L'accès à la forteresse s'effectue au sud-est par un sentier qui serpente sur le flanc du rocher et conduit à un escalier maçonné. Son tracé suggère un parcours en chicane qui aurait permis de rejoindre le château depuis le village et reprend vraisemblablement l'ancien accès, évoqué par des traces de taille et des lambeaux de mortier. Cet ancien accès existait au XVIe siècle mais la date de son aménagement est inconnue (COA 77). Le château, aujourd'hui ruiné, était formé d'enceintes hautes dont le tracé était largement déterminé par la topographie irrégulière de l'éperon rocheux sur lequel il repose, d'une tour dite Tour de Barberousse, de bâtiments formant le corps de logis et attenants à la Tour Barberousse, d'un bâtiment central et d'une basse-cour (COA 78-80).
La Tour Barberousse est datée après 1270 (COA 81), ou vers 1245 (CMP 82). La tour relativement bien conservée, sauf dans sa partie ouest, mesure environ 4,50m de diamètre intérieur, l’épaisseur des murs étant de 1,50m. Son plan, en fer à cheval, est caractéristique des tours du XIIIe siècle dans la région, même s’il est moins bien adapté au besoin résidentiel que les tours carrées. Elle est composée de deux étages d’habitation voûtés. Une tour d'escalier permettait de desservir les deux étages (COA 78). Cette Tour Barberousse offre toutes les caractéristiques d’un bâtiment ostentatoire, à la mode royale avec sa tour ronde sans ouverture de tir, des parements à bossages, et un appareil et un montage à joints fins (COA 81).

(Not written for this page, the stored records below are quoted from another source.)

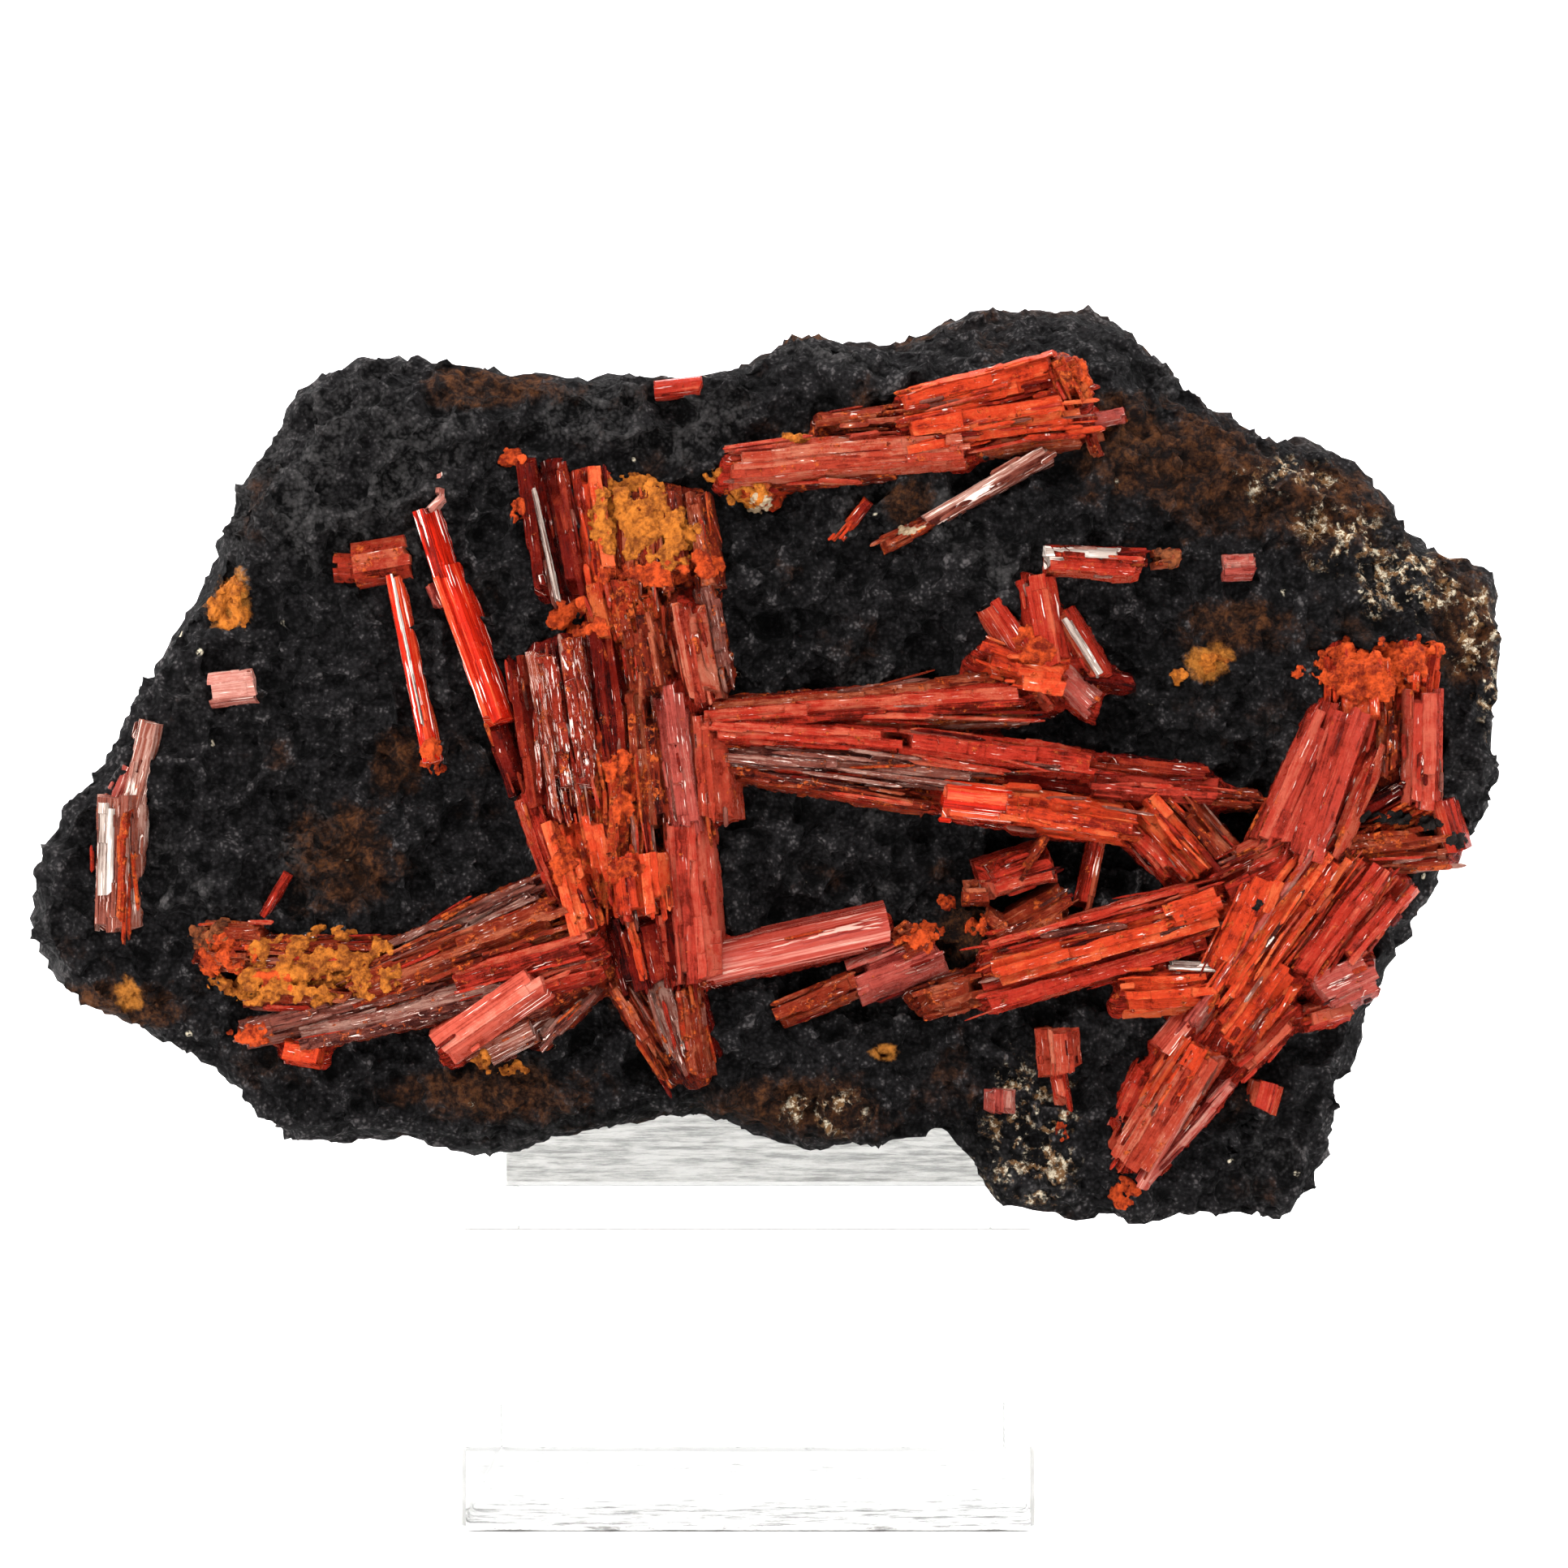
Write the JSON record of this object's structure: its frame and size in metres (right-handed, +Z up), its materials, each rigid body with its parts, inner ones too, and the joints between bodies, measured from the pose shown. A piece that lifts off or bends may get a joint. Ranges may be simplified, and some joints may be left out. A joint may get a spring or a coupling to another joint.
{
  "type": "crocoite on goethite mineral specimen",
  "caption": "Broad dark slab of lumpy goethite with sprays and single prisms of red crocoite on its face, set on a stepped block of clear acrylic.",
  "frame": {"origin": "centre of the acrylic stand's underside", "axes": "+Z up, the crystal-bearing face looks along -Y, +X to the right of someone facing it"},
  "size_m": [0.1101, 0.056, 0.0904],
  "materials": {
    "acrylic": "clear polished acrylic with sawn, frosted upright faces",
    "goethite": "dull, crumbly, pitted; charcoal with rusty and ochre patches and pale flecks",
    "crocoite": "adamantine, translucent, striated along each crystal; orange-red to salmon"
  },
  "bodies": {
    "root": {"acrylic_stand": "acrylic", "goethite_matrix": "goethite", "left_spray": "crocoite", "centre_bundle": "crocoite", "right_spray": "crocoite", "upper_bundle": "crocoite", "hammer_crystal": "crocoite", "bright_lath": "crocoite", "slanting_rod": "crocoite", "tiny_rod": "crocoite", "level_stub": "crocoite", "small_stub": "crocoite", "top_stub": "crocoite", "wedge_lath": "crocoite", "short_prism": "crocoite", "narrow_prism": "crocoite", "thin_lath": "crocoite", "pink_stub": "crocoite", "edge_crystal": "crocoite", "left_needle": "crocoite", "club_crystal": "crocoite", "corner_cube": "crocoite", "rhomb_cube": "crocoite"}
  },
  "joints": []
}
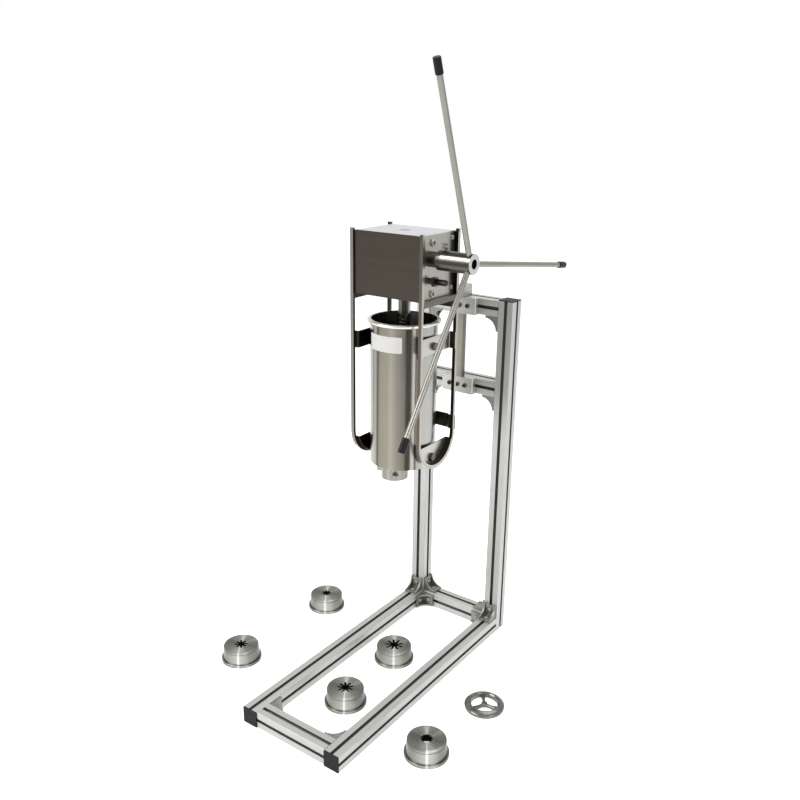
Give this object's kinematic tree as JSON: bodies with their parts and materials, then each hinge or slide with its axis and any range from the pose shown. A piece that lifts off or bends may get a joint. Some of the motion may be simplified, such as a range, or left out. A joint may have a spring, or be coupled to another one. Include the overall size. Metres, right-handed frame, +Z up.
{
  "type": "churro maker",
  "caption": "Lever-driven churro press: dough cylinder under a rack-and-pinion gearbox, held on a floor stand of slotted profile, with loose star nozzles.",
  "frame": {"origin": "on the floor under the middle of the stand's rear cross rail, at the mouth of that rail's lower slot", "axes": "+Z up, +X to the operator's right, towards the levers, -Y to the front"},
  "size_m": [0.681, 0.7862, 1.3984],
  "materials": {
    "profile": "natural anodised, satin",
    "cap": "fine grained black",
    "casting": "die cast, tumbled",
    "fastener": "bright zinc plated",
    "plate": "milled, satin",
    "bar": "brushed along the bar",
    "strap": "brushed, in shade",
    "sheet": "brushed stainless sheet",
    "shaft": "ground",
    "gear": "machine cut, oiled",
    "bearing": "turned, dark",
    "hub": "polished",
    "lever": "drawn bar, satin",
    "grip": "dipped black",
    "bush": "turned",
    "drum": "rolled sheet, satin",
    "piston": "turned food-grade nylon",
    "seal": "moulded",
    "ring": "cast and turned",
    "nozzle": "turned",
    "spring": "drawn wire",
    "plunger": "blackened"
  },
  "bodies": {
    "stand": {"base_rail_left": "profile", "base_rail_right": "profile", "base_cross_front": "profile", "base_cross_rear": "profile", "post_left": "profile", "post_right": "profile", "cross_rail_upper": "profile", "cross_rail_lower": "profile", "end_caps": "cap", "gussets": "casting", "gusset_bolts": "fastener", "slot_nuts": "fastener", "mount_bolts": "fastener", "cylinder_bolts": "fastener", "panel_screws": "fastener", "mount_block_upper": "plate", "mount_block_lower": "plate", "mount_column": "plate", "mount_arm": "plate", "u_frame_left": "bar", "u_frame_right": "bar", "rear_strap_lower": "strap", "rear_strap_upper": "strap", "side_plate_upper_left": "sheet", "side_plate_upper_right": "sheet", "side_plate_lower_left": "sheet", "side_plate_lower_right": "sheet", "gearbox_front": "sheet", "gearbox_back": "sheet", "gearbox_side_left": "sheet", "gearbox_side_right": "sheet", "gearbox_top": "sheet", "gearbox_bottom": "sheet", "shaft_keeper": "shaft", "shaft_bearings": "bearing", "guide_bushes": "bush", "cylinder": "drum", "spoke_ring": "ring", "nozzle_disc_one": "nozzle", "nozzle_disc_two": "nozzle", "nozzle_disc_three": "nozzle", "nozzle_disc_four": "nozzle", "nozzle_disc_five": "nozzle", "plunger_spring": "spring", "plunger_body": "plunger"},
    "drive": {"drive_shaft": "shaft", "pinion": "gear", "lever_hub": "hub", "hub_screw": "fastener", "lever_one": "lever", "lever_two": "lever", "lever_three": "lever", "lever_grips": "grip"},
    "rack": {"rack_rod": "gear", "piston_disc": "piston", "piston_seal": "seal", "piston_nut": "fastener"},
    "plunger": {"plunger_pin": "plunger"},
    "outlet": {"outlet_ring": "ring", "fitted_die": "nozzle"}
  },
  "joints": [
    {"name": "lever_turn", "type": "hinge", "parent": "stand", "child": "drive", "pos_m": [0, -0.295, 1.016], "axis": [1, 0, 0], "range_deg": [0, 789]},
    {"name": "rack_lift", "type": "slide", "parent": "stand", "child": "rack", "axis": [0, 0, 1], "range_m": [0, 0.31]},
    {"name": "plunger_pull", "type": "slide", "parent": "stand", "child": "plunger", "axis": [1, 0, 0], "range_m": [0, 0.008], "stiffness_N_per_m": 800, "springref_m": -0.004, "deforming": ["plunger_spring"]},
    {"name": "ring_turn", "type": "hinge", "parent": "stand", "child": "outlet", "pos_m": [0, -0.295, 0.52], "axis": [0, 0, 1], "range_deg": [-45, 0]}
  ],
  "couplings": [
    {"joint": "rack_lift", "follows": "lever_turn", "m_per_rad": 0.0225}
  ]
}
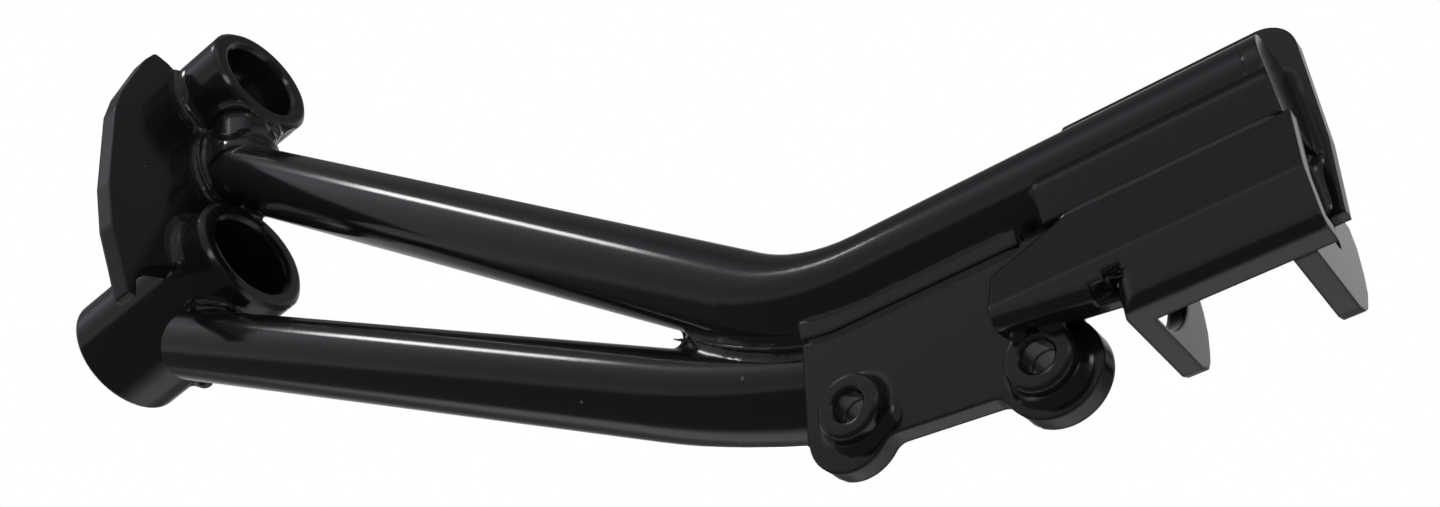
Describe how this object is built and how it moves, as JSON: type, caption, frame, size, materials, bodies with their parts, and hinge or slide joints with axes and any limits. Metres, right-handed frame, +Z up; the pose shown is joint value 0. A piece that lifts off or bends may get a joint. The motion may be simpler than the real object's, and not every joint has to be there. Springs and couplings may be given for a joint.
{
  "type": "footrest bracket",
  "caption": "Welded tube footrest bracket with two side-by-side frame bosses, a bent arm with a lower brace, and a two-eared peg clevis at its end.",
  "frame": {"origin": "middle of the upper boss, on its bore axis", "axes": "+X along the straight end of the arm, +Z up, +Y towards the open side of the peg clevis; the boss bores lean 11 degrees up from +X in the XZ plane"},
  "size_m": [0.3238, 0.0673, 0.2385],
  "materials": {
    "gloss_black": "gloss",
    "weld_black": "gloss over weld ripple"
  },
  "bodies": {
    "root": {"upper_boss": "gloss_black", "lower_boss": "gloss_black", "web_plate": "gloss_black", "upper_tube": "gloss_black", "saddle_stub": "gloss_black", "lower_tube": "gloss_black", "lug_plate": "gloss_black", "front_weld_nut": "gloss_black", "rear_weld_nut": "gloss_black", "crotch_gusset": "gloss_black", "side_plate": "gloss_black", "back_plate": "gloss_black", "rear_ear": "gloss_black", "end_cap": "gloss_black", "upper_web_weld": "weld_black", "lower_web_weld": "weld_black", "arm_web_weld": "weld_black", "saddle_top_weld": "weld_black", "saddle_foot_weld": "weld_black", "brace_foot_weld": "weld_black", "brace_tip_weld": "weld_black", "lug_weld": "weld_black", "side_top_weld": "weld_black", "side_end_weld": "weld_black", "tube_end_weld": "weld_black", "back_plate_weld": "weld_black", "front_nut_weld": "weld_black", "rear_nut_weld": "weld_black"}
  },
  "joints": []
}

NB : La date de construction de la Tour est controversée. Les sources CMP et BM indiquent une date vers 1245, BM précisant qu'une tour est indiquée existante dans un document de 1247 alors que cette même tour n'est pas mentionnée dans un autre document de 1245. Cependant la source COA indique que la Tour ne peut avoir été construite qu'après 1270, date à laquelle apparaît dans la région le type de bossage des parements de la tour, et probablement à la charnière des XIIIe et XIVe siècles, dans une période proche de la construction de la tour de Gille Aycelin à Narbonne (NDR).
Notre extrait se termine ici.